Review: Nick Cave and the Bad Seeds meet fans on level ground at the Greek

Nick Cave, Nick Cave and the Bad Seeds

Photos: Chloe Catajan

BERKELEY — Nick Cave, namesake of Nick Cave and the Bad Seeds, was in nothing short of a generous and trusting mood at the Greek Theatre Saturday night.

During several songs that night, beginning with “Higgs Boson Blues” from the band’s 15th studio album, Push The Sky Away, Cave leaned into the crowd and literally onto fans in a game of trust as he sang about the God particle. He had joked just minutes before about the structural security of the set—several boxes of various widths and sizes beyond the main stage—saying the “treacherous arrangement” looked like it was “designed by children in order that I get a little closer.”

Cave then got as close as he could possibly get to the crowd throughout the night, even wading through adoring fans singing along during the encore to the heartbreaking “The Weeping Song” and inviting them onstage during the raucous “Stagger Lee.”

The evening could have been a miss. In September 2016, the band released its 16th album, Skeleton Tree, and with it, a one-night-only theater showing of the black and white film One More Time With Feeling, which followed the recording of the album and heartbreak that struck the Cave family.

In the film, Cave detailed his struggles to accept his 15-year-old son Arthur’s death from a fall off a cliff in 2015 and the creative process of making an album after the tragedy. He said in the film that his voice had not as strong as usual for a recording, but Skeleton Tree was recorded anyway with delicate tracks like “Girl in Amber,” “I Need You” and “Anthrocene,” all of which the band played Saturday night.

Between then and Saturday night, Cave’s voice had grown strong again for his 19-city tour. It had to be with the Bad Seeds’ 23-year library of ballads and bang-ups.

Cave opened the evening strolling onto the stage with the rest of the Seeds dressed in a black suit and white shirt. He sat on a tall chair and cooed “Anthrocene,” building tension with the lyrics “Here I come now, here I come/ I hear you’ve been out here looking for something to love,” while Bad Seeds’ backbone Warren Ellis’ laid a foundation on the piano.

The godfather of modern goth unleashed his usual growls, shrieks and howls in tension-driven songs like “From Her to Eternity” from the band’s 1984 self-titled debut.

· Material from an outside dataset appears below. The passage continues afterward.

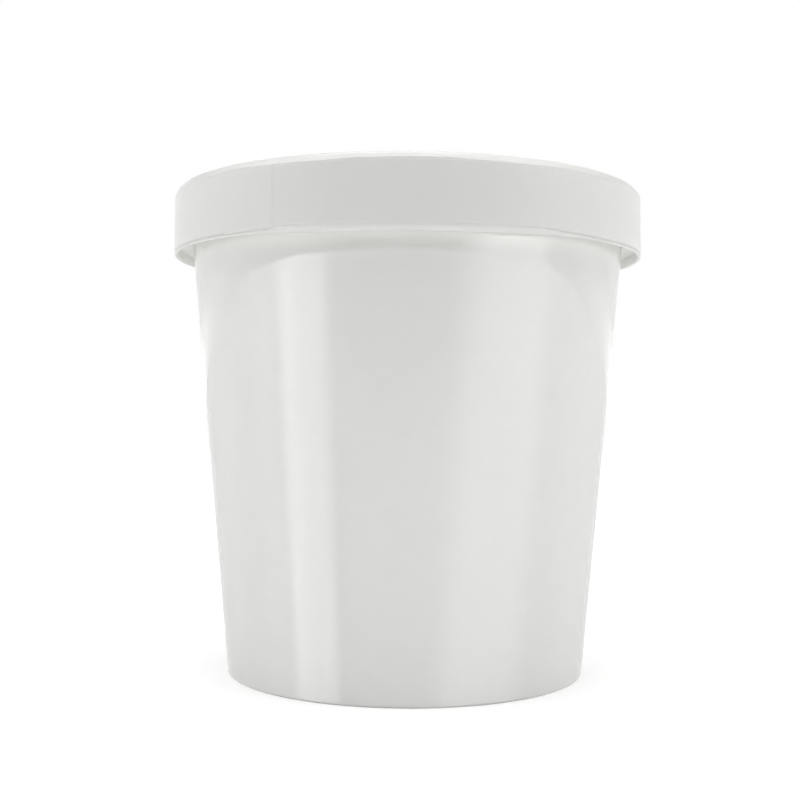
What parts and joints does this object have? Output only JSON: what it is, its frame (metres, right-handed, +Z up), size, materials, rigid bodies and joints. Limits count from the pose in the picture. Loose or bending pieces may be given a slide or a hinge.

Cave has punk rock roots as signer of The Birthday Party, active from the late 1970s to the early 1980s, and it showed Saturday. During “From Her to Eternity,” he belted lyrics and threw his mic halfway across the stage so he could get some dancing in. He ran to the piano and banged on some keys before getting up and screaming into the microphone again. He paced. He crouched. And at the end of “Eternity,” he and multi-instrumentalist Ellis jumped wildly.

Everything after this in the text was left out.